なぜ横浜DeNAは人件費も広告費も削らずに5年で黒字化できたのか

 

DeNAの成功の秘密

そして、マーケティングですから「誰に」を明確にしなくてはなりません。当然、DeNAは、まず顧客ターゲットを明確にしてからマーケティングを始めました

それは「アクティブサラリーマン」です。「野球好きのおやじ」ではありません。つまり、20~30代の働く男性でアウトドアやイベントに出かけることを好む人たちです。そうしたターゲットに対して、体験を提供しようと考えました。

そして、売上の公式は「客単価×客数」です。客単価よりは観客数を増やすことを優先しました。そのためには「チームが強くなることだ」という古い意識を変えていきます。スポーツショップでも「商品を安く値引きをすればお客様が増える」という古い考え方を持っているのと同じです。DeNAは、それを「楽しめる体験」で目的を果たそうとしました。

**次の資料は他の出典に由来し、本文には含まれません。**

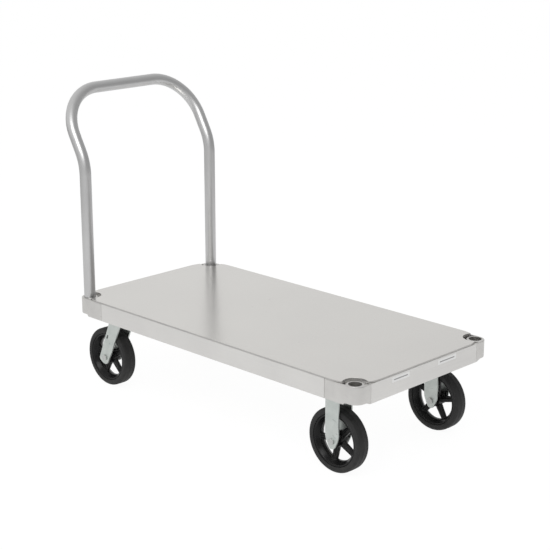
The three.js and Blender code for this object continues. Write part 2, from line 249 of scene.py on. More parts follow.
def node(tree, kind, **settings):
    made = tree.nodes.new(kind)
    for key, value in settings.items():
        setattr(made, key, value)
    return made


def math_node(tree, operation, first, second=None, clamp=False):
    made = node(tree, "ShaderNodeMath", operation=operation, use_clamp=clamp)
    for socket, value in zip(made.inputs, (first, second)):
        if value is None:
            continue
        if isinstance(value, (int, float)):
            socket.default_value = value
        else:
            tree.links.new(value, socket)
    return made.outputs[0]


def map_range(tree, value, low, high, to_low=0.0, to_high=1.0):
    made = node(tree, "ShaderNodeMapRange")
    tree.links.new(value, made.inputs["Value"])
    made.inputs["From Min"].default_value = low
    made.inputs["From Max"].default_value = high
    made.inputs["To Min"].default_value = to_low
    made.inputs["To Max"].default_value = to_high
    return made.outputs["Result"]


# %% Directional grain
def build_grain():
    """Fine streaks: noise stretched along the way that the metal was drawn or rolled."""
    tree, inside, outside = new_group(
        "directional_grain",
        [("Vector", "NodeSocketVector", (0, 0, 0)), ("Stretch", "NodeSocketVector", (4, 900, 900)),
         ("Roughness", "NodeSocketFloat", 0.6)],
        [("Grain", "NodeSocketFloat"), ("Streak", "NodeSocketFloat")])
    scaled = node(tree, "ShaderNodeVectorMath", operation="MULTIPLY")
    tree.links.new(inside.outputs["Vector"], scaled.inputs[0])
    tree.links.new(inside.outputs["Stretch"], scaled.inputs[1])
    fine = node(tree, "ShaderNodeTexNoise")
    fine.inputs["Scale"].default_value = 1
    fine.inputs["Detail"].default_value = 3
    tree.links.new(scaled.outputs[0], fine.inputs["Vector"])
    tree.links.new(inside.outputs["Roughness"], fine.inputs["Roughness"])
    coarse = node(tree, "ShaderNodeTexNoise")
    coarse.inputs["Scale"].default_value = 0.12
    coarse.inputs["Detail"].default_value = 2
    tree.links.new(scaled.outputs[0], coarse.inputs["Vector"])
    tree.links.new(fine.outputs["Fac"], outside.inputs["Grain"])
    tree.links.new(coarse.outputs["Fac"], outside.inputs["Streak"])
    return tree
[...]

実はこの体験も、本当に成果があがるかどうかやってみなくては分かりません。いろいろなアイデアを出して実行しましたが、失敗したことも少なからずあったそうです。挑戦することが大切だということを示しています。

DeNAには、まだ成功の秘訣がありました。黒字になるまでに、5年という時間がかかっていますが、決して経費削減という方法をとらなかったことです。経営を頑張って売上や利益を増やし、その利益を選手や施設への投資にまわしてきたために黒字になるまでに時間がかかりました。

よくある、人件費や広告宣伝費のカットではなく、逆にそこを増やしたのです。立派な経営だと言っていいでしょう。